--- Prompt ---
Gather every line holding the string "frame".

--- Input material ---
= = = =

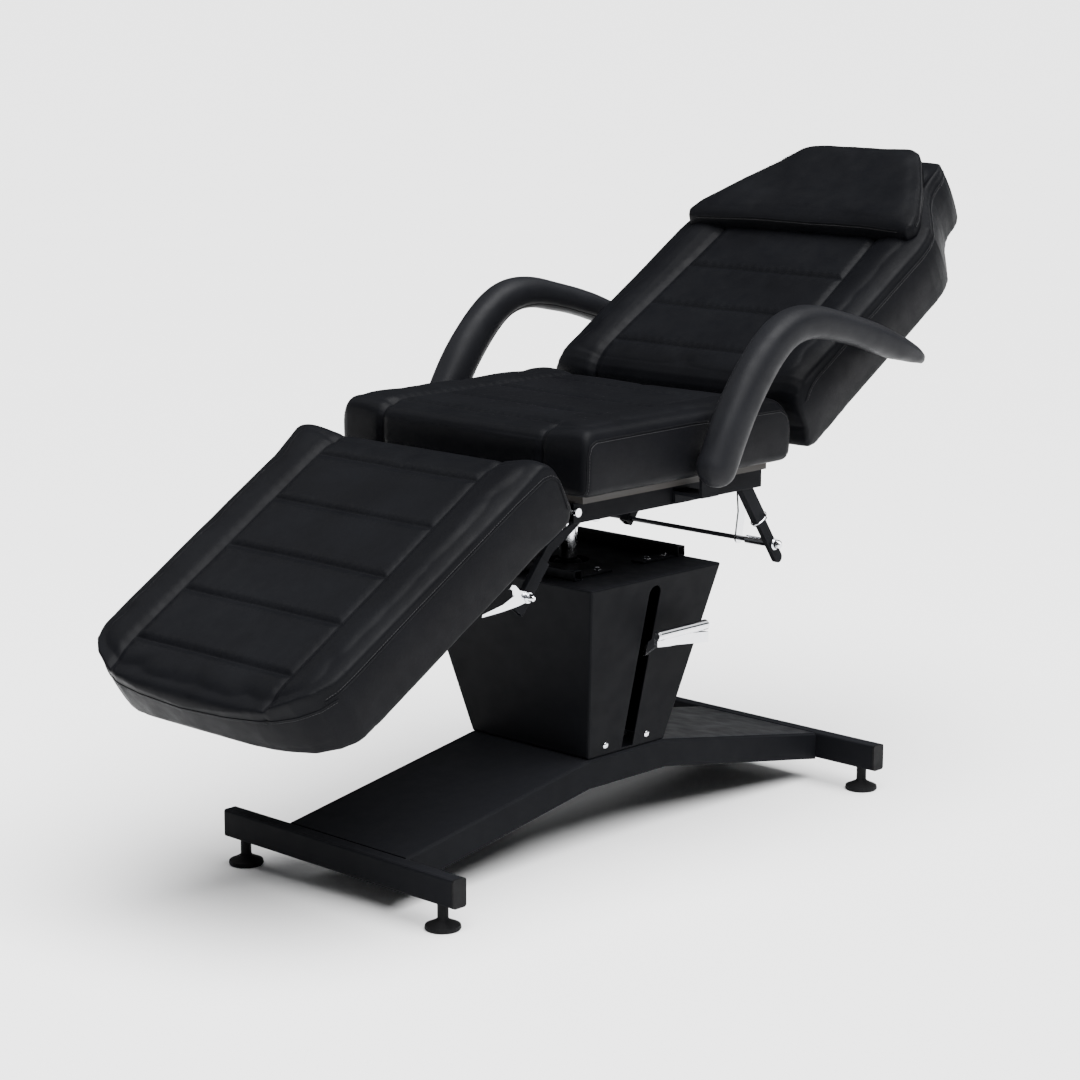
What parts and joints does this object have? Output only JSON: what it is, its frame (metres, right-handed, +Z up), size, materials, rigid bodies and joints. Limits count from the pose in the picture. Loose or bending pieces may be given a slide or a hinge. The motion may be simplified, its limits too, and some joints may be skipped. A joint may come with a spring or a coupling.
{
  "type": "treatment bed",
  "caption": "Padded facial treatment bed with tilting back and leg rests, head pillow and boomerang armrests on a pedal-pumped hydraulic column with an arched base.",
  "frame": {"origin": "on the floor directly under the hydraulic column", "axes": "+Y towards the head end, +Z up, +X towards the foot pedal's side"},
  "size_m": [0.758, 1.8547, 1.2122],
  "materials": {
    "black_powder_coat": "satin",
    "chrome": "polished",
    "black_vinyl": "satin grained",
    "black_rubber": "matte",
    "plywood": "matte",
    "cast_pump": "satin"
  },
  "bodies": {
    "base": {"base_plate": "black_powder_coat", "front_crossbar": "black_powder_coat", "rear_crossbar": "black_powder_coat", "front_crossbar_cap_near": "black_rubber", "front_crossbar_cap_far": "black_rubber", "rear_crossbar_cap_near": "black_rubber", "rear_crossbar_cap_far": "black_rubber", "pedestal_cover": "black_powder_coat", "pump_body": "cast_pump", "stop_rail_front": "black_powder_coat", "stop_rail_rear": "black_powder_coat"},
    "seat": {"ram": "chrome", "ram_head": "black_powder_coat", "seat_rail_near": "black_powder_coat", "seat_rail_far": "black_powder_coat", "seat_cross_tube_front": "black_powder_coat", "seat_cross_tube_rear": "black_powder_coat", "seat_board": "plywood", "seat_cushion": "black_vinyl", "back_hinge_ear_near": "black_powder_coat", "back_hinge_ear_far": "black_powder_coat", "back_hinge_pin_near": "chrome", "back_hinge_pin_far": "chrome", "leg_hinge_bolt_near": "chrome", "leg_hinge_bolt_far": "chrome", "armrest_bracket_near": "black_powder_coat", "armrest_bracket_far": "black_powder_coat", "hanger_sleeve_near": "black_powder_coat", "hanger_tongue_near": "black_powder_coat", "hanger_far": "black_powder_coat", "cross_rod": "chrome", "front_strap_near": "black_powder_coat", "front_strap_far": "black_powder_coat", "front_sleeve": "black_powder_coat", "front_bolt": "chrome"},
    "backrest": {"back_board": "plywood", "back_cushion": "black_vinyl", "back_tube_near": "black_powder_coat", "back_tube_far": "black_powder_coat", "back_cross_tube": "black_powder_coat", "back_knuckle_near": "black_powder_coat", "back_knuckle_far": "black_powder_coat", "strut_pin": "chrome"},
    "legrest": {"leg_board": "plywood", "leg_cushion": "black_vinyl", "leg_cross_tube": "black_powder_coat", "leg_plate_near": "black_powder_coat", "leg_plate_far": "black_powder_coat"},
    "pillow": {"head_pillow": "black_vinyl"},
    "armrest_left": {"armrest_far": "black_vinyl"},
    "armrest_right": {"armrest_near": "black_vinyl"},
    "pedal_lever": {"pedal": "chrome"},
    "strut_outer": {"strut_tube": "black_powder_coat"},
    "strut_inner": {"strut_rod": "chrome"},
    "front_release": {"release_lever": "chrome"},
    "rear_release": {"rear_lever": "chrome"},
    "front_foot_near_body": {"front_foot_near": "black_rubber"},
    "front_foot_far_body": {"front_foot_far": "black_rubber"},
    "rear_foot_near_body": {"rear_foot_near": "black_rubber"},
    "rear_foot_far_body": {"rear_foot_far": "black_rubber"}
  },
  "joints": [
    {"name": "lift", "type": "slide", "parent": "base", "child": "seat", "axis": [0, 0, 1], "range_m": [-0.02, 0.16]},
    {"name": "backrest_tilt", "type": "hinge", "parent": "seat", "child": "backrest", "pos_m": [0, 0.3106, 0.712], "axis": [1, 0, 0], "range_deg": [-32, 24]},
    {"name": "legrest_tilt", "type": "hinge", "parent": "seat", "child": "legrest", "pos_m": [0, -0.242, 0.655], "axis": [1, 0, 0], "range_deg": [-32, 6]},
    {"name": "strut_outer_pivot", "type": "hinge", "parent": "seat", "child": "strut_outer", "pos_m": [-0.122, 0.297, 0.5214], "axis": [1, 0, 0], "range_deg": [-16, 12]},
    {"name": "strut_inner_pivot", "type": "hinge", "parent": "backrest", "child": "strut_inner", "pos_m": [-0.122, 0.4922, 0.77147], "axis": [1, 0, 0], "range_deg": [-12, 16]},
    {"name": "pillow_lift_off", "type": "slide", "parent": "backrest", "child": "pillow", "axis": [0, -0.5299, 0.848], "range_m": [0, 0.15]},
    {"name": "armrest_right_swing", "type": "hinge", "parent": "seat", "child": "armrest_right", "pos_m": [0.348, 0.026, 0.712], "axis": [1, 0, 0], "range_deg": [0, 75]},
    {"name": "armrest_left_swing", "type": "hinge", "parent": "seat", "child": "armrest_left", "pos_m": [-0.348, 0.026, 0.712], "axis": [1, 0, 0], "range_deg": [0, 75]},
    {"name": "pedal_pump", "type": "hinge", "parent": "base", "child": "pedal_lever", "pos_m": [0.056, 0, 0.36], "axis": [0, 1, 0], "range_deg": [0, 18], "stiffness_Nm_per_rad": 8, "springref_deg": -17.19},
    {"name": "front_release_squeeze", "type": "hinge", "parent": "seat", "child": "front_release", "pos_m": [0.235, -0.3552, 0.5256], "axis": [1, 0, 0], "range_deg": [-12, 0], "stiffness_Nm_per_rad": 0.4, "springref_deg": 17.19},
    {"name": "rear_release_squeeze", "type": "hinge", "parent": "seat", "child": "rear_release", "pos_m": [0.155, 0.297, 0.5214], "axis": [1, 0, 0], "range_deg": [0, 15], "stiffness_Nm_per_rad": 0.4, "springref_deg": -17.19},
    {"name": "front_foot_near_screw", "type": "slide", "parent": "base", "child": "front_foot_near_body", "axis": [0, 0, 1], "range_m": [-0.012, 0]},
    {"name": "front_foot_far_screw", "type": "slide", "parent": "base", "child": "front_foot_far_body", "axis": [0, 0, 1], "range_m": [-0.012, 0]},
    {"name": "rear_foot_near_screw", "type": "slide", "parent": "base", "child": "rear_foot_near_body", "axis": [0, 0, 1], "range_m": [-0.012, 0]},
    {"name": "rear_foot_far_screw", "type": "slide", "parent": "base", "child": "rear_foot_far_body", "axis": [0, 0, 1], "range_m": [-0.012, 0]}
  ],
  "couplings": [
    {"joint": "strut_outer_pivot", "follows": "backrest_tilt", "ratio": 0.5},
    {"joint": "strut_inner_pivot", "follows": "backrest_tilt", "ratio": -0.5}
  ]
}
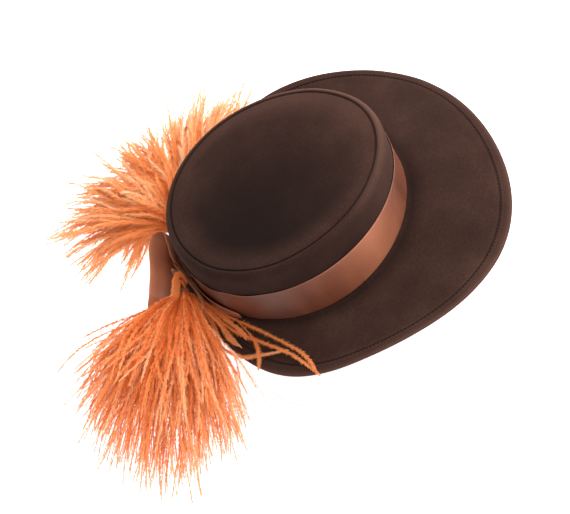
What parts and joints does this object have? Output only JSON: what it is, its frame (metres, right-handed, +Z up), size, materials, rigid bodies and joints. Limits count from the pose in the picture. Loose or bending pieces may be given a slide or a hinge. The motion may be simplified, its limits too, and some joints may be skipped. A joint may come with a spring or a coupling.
{
  "type": "felt tilt hat with satin bow and ostrich sprays",
  "caption": "Shallow oval felt crown on a wide waved brim, with a satin ribbon, a bow at the back and an ostrich spray on either side of it.",
  "frame": {"origin": "middle of the head opening, at the height of the brim line, where the head enters", "axes": "+Z up along the crown, -Y to the front of the hat, -X to the wearer's right"},
  "size_m": [0.3089, 0.3831, 0.1293],
  "materials": {
    "felt": "dark brown wool felt, matt, short nap",
    "satin_ribbon": "brown satin ribbon, soft gloss",
    "ostrich": "orange ostrich fronds, matt and fluffy"
  },
  "bodies": {
    "root": {"crown": "felt", "brim": "felt", "hat_band": "satin_ribbon", "bow_loop": "satin_ribbon", "bow_tail": "satin_ribbon", "bow_knot": "satin_ribbon", "plume_right": "ostrich", "plume_left": "ostrich"}
  },
  "joints": []
}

= = = =

--- Answer for this exercise ---
What parts and joints does this object have? Output only JSON: what it is, its frame (metres, right-handed, +Z up), size, materials, rigid bodies and joints. Limits count from the pose in the picture. Loose or bending pieces may be given a slide or a hinge. The motion may be simplified, its limits too, and some joints may be skipped. A joint may come with a spring or a coupling.
  "frame": {"origin": "on the floor directly under the hydraulic column", "axes": "+Y towards the head end, +Z up, +X towards the foot pedal's side"},
What parts and joints does this object have? Output only JSON: what it is, its frame (metres, right-handed, +Z up), size, materials, rigid bodies and joints. Limits count from the pose in the picture. Loose or bending pieces may be given a slide or a hinge. The motion may be simplified, its limits too, and some joints may be skipped. A joint may come with a spring or a coupling.
  "frame": {"origin": "middle of the head opening, at the height of the brim line, where the head enters", "axes": "+Z up along the crown, -Y to the front of the hat, -X to the wearer's right"},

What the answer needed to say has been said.